» **Instructions to follow**
Can you write out the whole listing exactly?

» **Records shown**

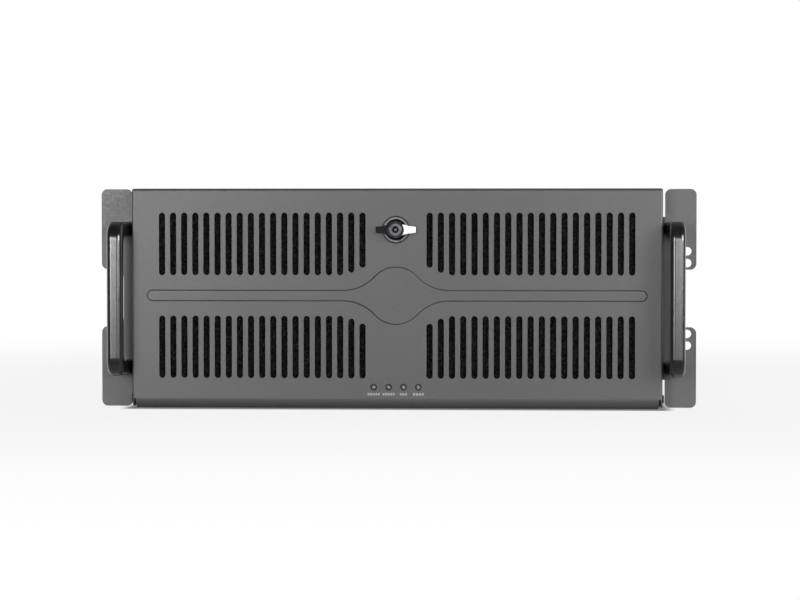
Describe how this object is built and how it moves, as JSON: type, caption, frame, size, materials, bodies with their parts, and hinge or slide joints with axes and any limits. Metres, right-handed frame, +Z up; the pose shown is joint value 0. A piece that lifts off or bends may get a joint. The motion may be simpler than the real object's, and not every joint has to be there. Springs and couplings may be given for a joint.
{
  "type": "rackmount server case",
  "caption": "Black 4U rackmount server case, empty, with a slotted lockable drop-down front door, handles and ears.",
  "frame": {"origin": "middle of the underside of the whole case's box", "axes": "+X to the right seen from the front, +Y to the rear, +Z up"},
  "size_m": [0.4826, 0.5044, 0.1776],
  "materials": {
    "black_powder_coat": "fine textured",
    "black_satin_enamel": "satin",
    "zinc_steel": "galvanised",
    "screw_steel": "plated",
    "chrome_plate": "polished",
    "black_plastic": "matte",
    "clear_plastic": "gloss",
    "circuit_board": "solder mask",
    "brass_parts": "turned",
    "filter_foam": "open cell foam"
  },
  "bodies": {
    "chassis": {"base_tray": "zinc_steel", "bay_cover_lower": "black_plastic", "bay_cover_middle": "black_plastic", "bay_cover_upper": "black_plastic", "board_posts": "screw_steel", "board_standoffs": "brass_parts", "brace_bar": "zinc_steel", "brace_screws": "screw_steel", "cage_screws": "screw_steel", "control_board": "circuit_board", "drive_cage": "zinc_steel", "ear_left": "black_powder_coat", "ear_right": "black_powder_coat", "ear_screws": "screw_steel", "fan_screws": "screw_steel", "floppy_bay_cover": "black_plastic", "floppy_cage": "zinc_steel", "front_fan_frame": "black_plastic", "front_panel": "black_powder_coat", "handle_left": "black_satin_enamel", "handle_right": "black_satin_enamel", "handle_screws": "screw_steel", "hinge_pins": "chrome_plate", "led_board": "circuit_board", "panel_leds": "clear_plastic", "panel_rivets": "screw_steel", "rear_fan_left_frame": "black_plastic", "rear_fan_right_frame": "black_plastic", "rear_panel": "black_powder_coat", "slot_cover_1": "zinc_steel", "slot_cover_2": "zinc_steel", "slot_cover_3": "zinc_steel", "slot_cover_4": "zinc_steel", "slot_cover_5": "zinc_steel", "slot_cover_6": "zinc_steel", "slot_cover_7": "zinc_steel", "slot_cover_screws": "screw_steel", "tact_switches": "black_plastic", "usb_sockets": "screw_steel"},
    "door": {"door_panel": "black_powder_coat", "led_bezels": "black_plastic", "light_pipes": "clear_plastic", "foam_filter_left": "filter_foam", "foam_filter_right": "filter_foam", "filter_frame_left": "zinc_steel", "filter_frame_right": "zinc_steel", "filter_nuts": "screw_steel", "lock_housing": "chrome_plate", "lock_nut": "chrome_plate"},
    "lock": {"lock_knob": "chrome_plate", "lock_cylinder": "chrome_plate", "lock_cam": "screw_steel", "cam_screw": "screw_steel"},
    "power_button": {"power_button": "black_plastic"},
    "reset_button": {"reset_button": "black_plastic"},
    "front_fan": {"front_fan_rotor": "black_plastic"},
    "rear_fan_left": {"rear_fan_left_rotor": "black_plastic"},
    "rear_fan_right": {"rear_fan_right_rotor": "black_plastic"},
    "cover": {"top_cover": "black_powder_coat", "cover_thumbscrews": "screw_steel"}
  },
  "joints": [
    {"name": "door_hinge", "type": "hinge", "parent": "chassis", "child": "door", "pos_m": [0, -0.21925, 0.0083], "axis": [1, 0, 0], "range_deg": [0, 85]},
    {"name": "lock_turn", "type": "hinge", "parent": "door", "child": "lock", "pos_m": [0, -0.22725, 0.1443], "axis": [0, -1, 0], "range_deg": [0, 90]},
    {"name": "power_press", "type": "slide", "parent": "chassis", "child": "power_button", "axis": [0, 1, 0], "range_m": [0, 0.002], "stiffness_N_per_m": 400},
    {"name": "reset_press", "type": "slide", "parent": "chassis", "child": "reset_button", "axis": [0, 1, 0], "range_m": [0, 0.002], "stiffness_N_per_m": 400},
    {"name": "cover_slide", "type": "slide", "parent": "chassis", "child": "cover", "axis": [0, 1, 0], "range_m": [0, 0.46]},
    {"name": "front_fan_spin", "type": "hinge", "parent": "chassis", "child": "front_fan", "pos_m": [-0.137, -0.19025, 0.0888], "axis": [0, 1, 0], "continuous": true},
    {"name": "rear_fan_left_spin", "type": "hinge", "parent": "chassis", "child": "rear_fan_left", "pos_m": [-0.009, 0.22875, 0.106], "axis": [0, 1, 0], "continuous": true},
    {"name": "rear_fan_right_spin", "type": "hinge", "parent": "chassis", "child": "rear_fan_right", "pos_m": [0.073, 0.22875, 0.106], "axis": [0, 1, 0], "continuous": true}
  ]
}
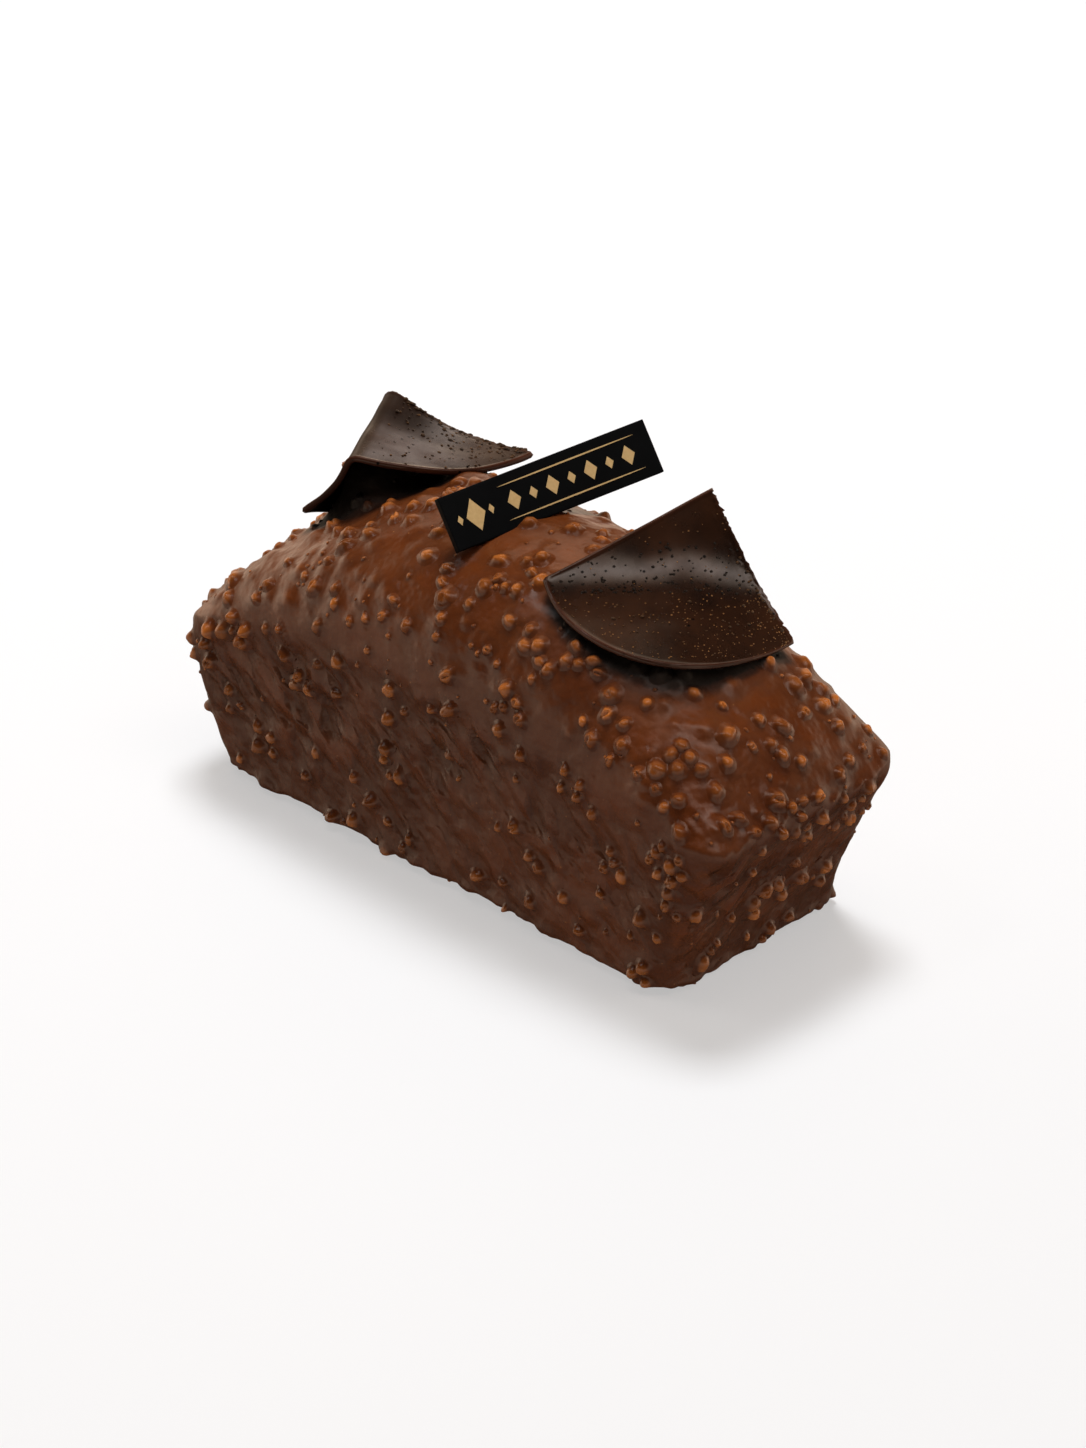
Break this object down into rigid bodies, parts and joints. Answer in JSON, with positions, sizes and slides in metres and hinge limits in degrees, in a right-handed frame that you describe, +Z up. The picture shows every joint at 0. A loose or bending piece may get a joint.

» **Solved exercise**
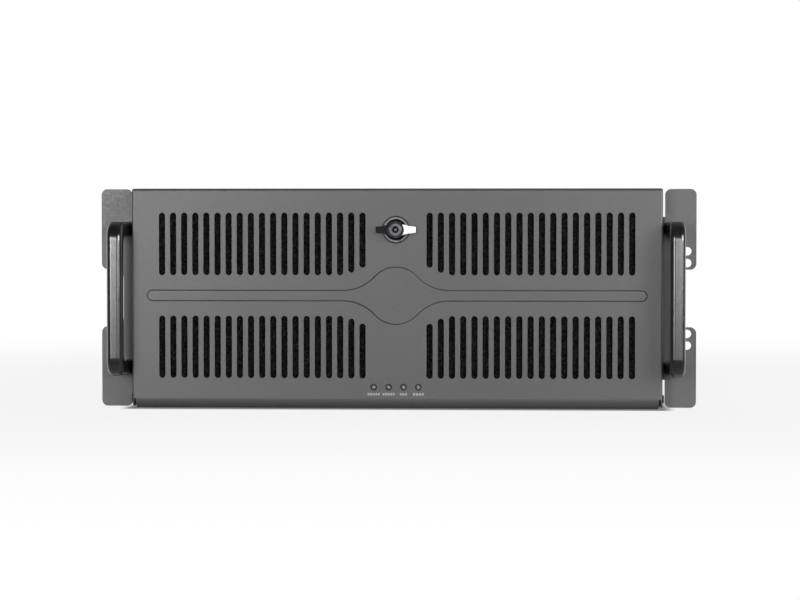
Describe how this object is built and how it moves, as JSON: type, caption, frame, size, materials, bodies with their parts, and hinge or slide joints with axes and any limits. Metres, right-handed frame, +Z up; the pose shown is joint value 0. A piece that lifts off or bends may get a joint. The motion may be simpler than the real object's, and not every joint has to be there. Springs and couplings may be given for a joint.
{
  "type": "rackmount server case",
  "caption": "Black 4U rackmount server case, empty, with a slotted lockable drop-down front door, handles and ears.",
  "frame": {"origin": "middle of the underside of the whole case's box", "axes": "+X to the right seen from the front, +Y to the rear, +Z up"},
  "size_m": [0.4826, 0.5044, 0.1776],
  "materials": {
    "black_powder_coat": "fine textured",
    "black_satin_enamel": "satin",
    "zinc_steel": "galvanised",
    "screw_steel": "plated",
    "chrome_plate": "polished",
    "black_plastic": "matte",
    "clear_plastic": "gloss",
    "circuit_board": "solder mask",
    "brass_parts": "turned",
    "filter_foam": "open cell foam"
  },
  "bodies": {
    "chassis": {"base_tray": "zinc_steel", "bay_cover_lower": "black_plastic", "bay_cover_middle": "black_plastic", "bay_cover_upper": "black_plastic", "board_posts": "screw_steel", "board_standoffs": "brass_parts", "brace_bar": "zinc_steel", "brace_screws": "screw_steel", "cage_screws": "screw_steel", "control_board": "circuit_board", "drive_cage": "zinc_steel", "ear_left": "black_powder_coat", "ear_right": "black_powder_coat", "ear_screws": "screw_steel", "fan_screws": "screw_steel", "floppy_bay_cover": "black_plastic", "floppy_cage": "zinc_steel", "front_fan_frame": "black_plastic", "front_panel": "black_powder_coat", "handle_left": "black_satin_enamel", "handle_right": "black_satin_enamel", "handle_screws": "screw_steel", "hinge_pins": "chrome_plate", "led_board": "circuit_board", "panel_leds": "clear_plastic", "panel_rivets": "screw_steel", "rear_fan_left_frame": "black_plastic", "rear_fan_right_frame": "black_plastic", "rear_panel": "black_powder_coat", "slot_cover_1": "zinc_steel", "slot_cover_2": "zinc_steel", "slot_cover_3": "zinc_steel", "slot_cover_4": "zinc_steel", "slot_cover_5": "zinc_steel", "slot_cover_6": "zinc_steel", "slot_cover_7": "zinc_steel", "slot_cover_screws": "screw_steel", "tact_switches": "black_plastic", "usb_sockets": "screw_steel"},
    "door": {"door_panel": "black_powder_coat", "led_bezels": "black_plastic", "light_pipes": "clear_plastic", "foam_filter_left": "filter_foam", "foam_filter_right": "filter_foam", "filter_frame_left": "zinc_steel", "filter_frame_right": "zinc_steel", "filter_nuts": "screw_steel", "lock_housing": "chrome_plate", "lock_nut": "chrome_plate"},
    "lock": {"lock_knob": "chrome_plate", "lock_cylinder": "chrome_plate", "lock_cam": "screw_steel", "cam_screw": "screw_steel"},
    "power_button": {"power_button": "black_plastic"},
    "reset_button": {"reset_button": "black_plastic"},
    "front_fan": {"front_fan_rotor": "black_plastic"},
    "rear_fan_left": {"rear_fan_left_rotor": "black_plastic"},
    "rear_fan_right": {"rear_fan_right_rotor": "black_plastic"},
    "cover": {"top_cover": "black_powder_coat", "cover_thumbscrews": "screw_steel"}
  },
  "joints": [
    {"name": "door_hinge", "type": "hinge", "parent": "chassis", "child": "door", "pos_m": [0, -0.21925, 0.0083], "axis": [1, 0, 0], "range_deg": [0, 85]},
    {"name": "lock_turn", "type": "hinge", "parent": "door", "child": "lock", "pos_m": [0, -0.22725, 0.1443], "axis": [0, -1, 0], "range_deg": [0, 90]},
    {"name": "power_press", "type": "slide", "parent": "chassis", "child": "power_button", "axis": [0, 1, 0], "range_m": [0, 0.002], "stiffness_N_per_m": 400},
    {"name": "reset_press", "type": "slide", "parent": "chassis", "child": "reset_button", "axis": [0, 1, 0], "range_m": [0, 0.002], "stiffness_N_per_m": 400},
    {"name": "cover_slide", "type": "slide", "parent": "chassis", "child": "cover", "axis": [0, 1, 0], "range_m": [0, 0.46]},
    {"name": "front_fan_spin", "type": "hinge", "parent": "chassis", "child": "front_fan", "pos_m": [-0.137, -0.19025, 0.0888], "axis": [0, 1, 0], "continuous": true},
    {"name": "rear_fan_left_spin", "type": "hinge", "parent": "chassis", "child": "rear_fan_left", "pos_m": [-0.009, 0.22875, 0.106], "axis": [0, 1, 0], "continuous": true},
    {"name": "rear_fan_right_spin", "type": "hinge", "parent": "chassis", "child": "rear_fan_right", "pos_m": [0.073, 0.22875, 0.106], "axis": [0, 1, 0], "continuous": true}
  ]
}
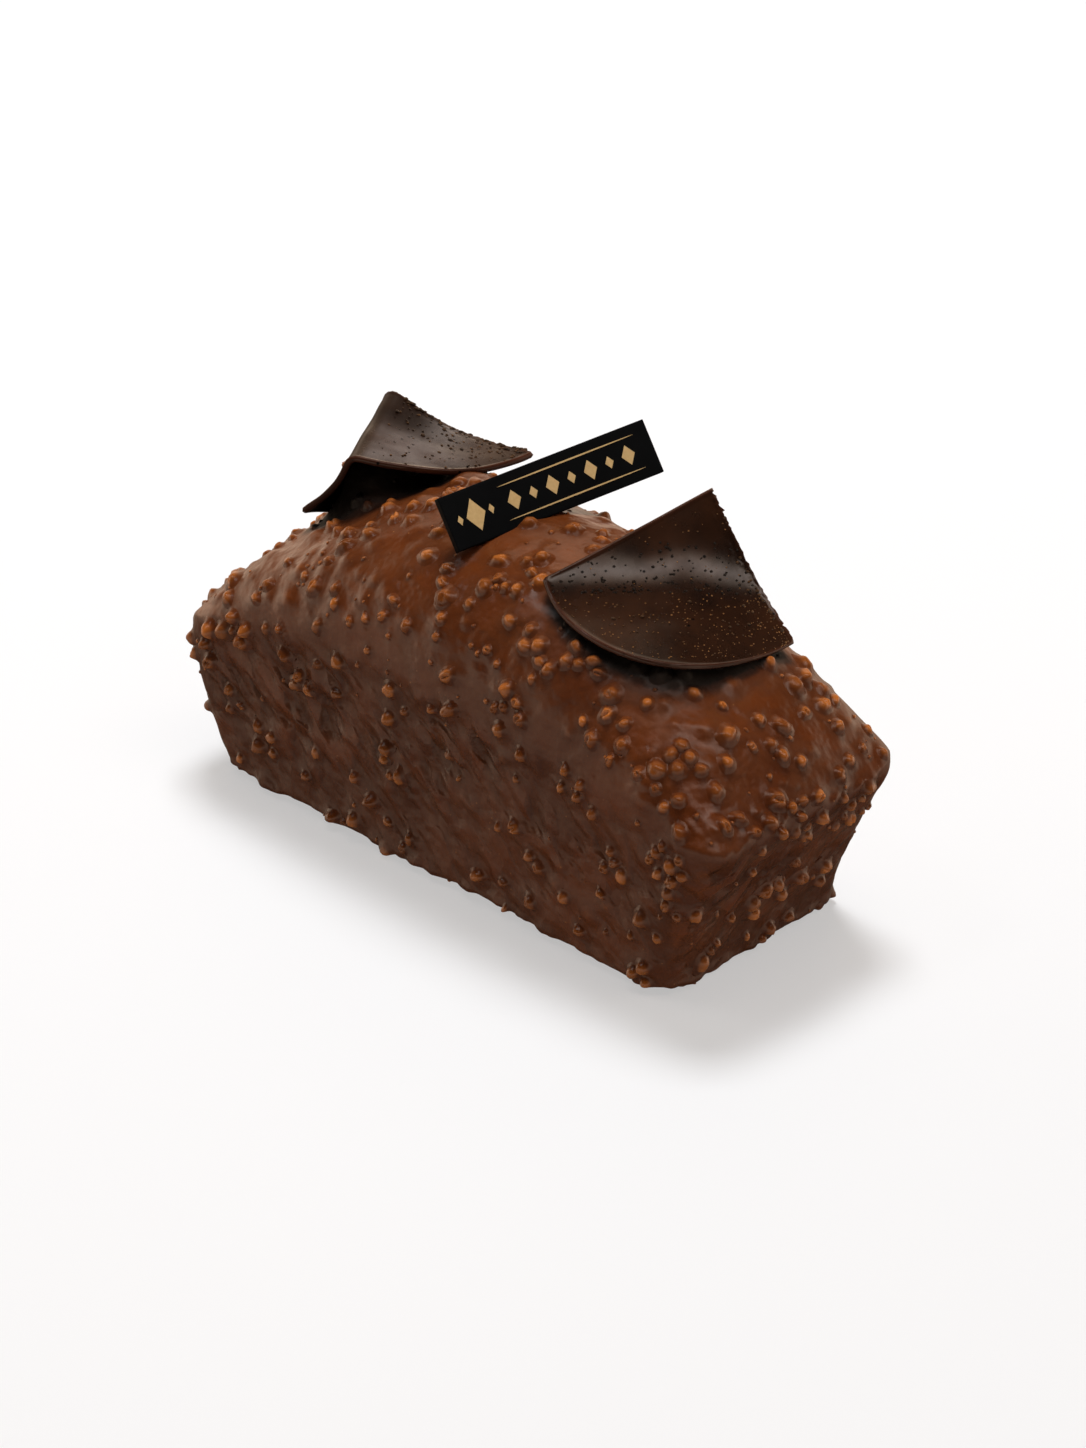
Break this object down into rigid bodies, parts and joints. Answer in JSON, with positions, sizes and slides in metres and hinge limits in degrees, in a right-handed frame that you describe, +Z up. The picture shows every joint at 0. A loose or bending piece may get a joint.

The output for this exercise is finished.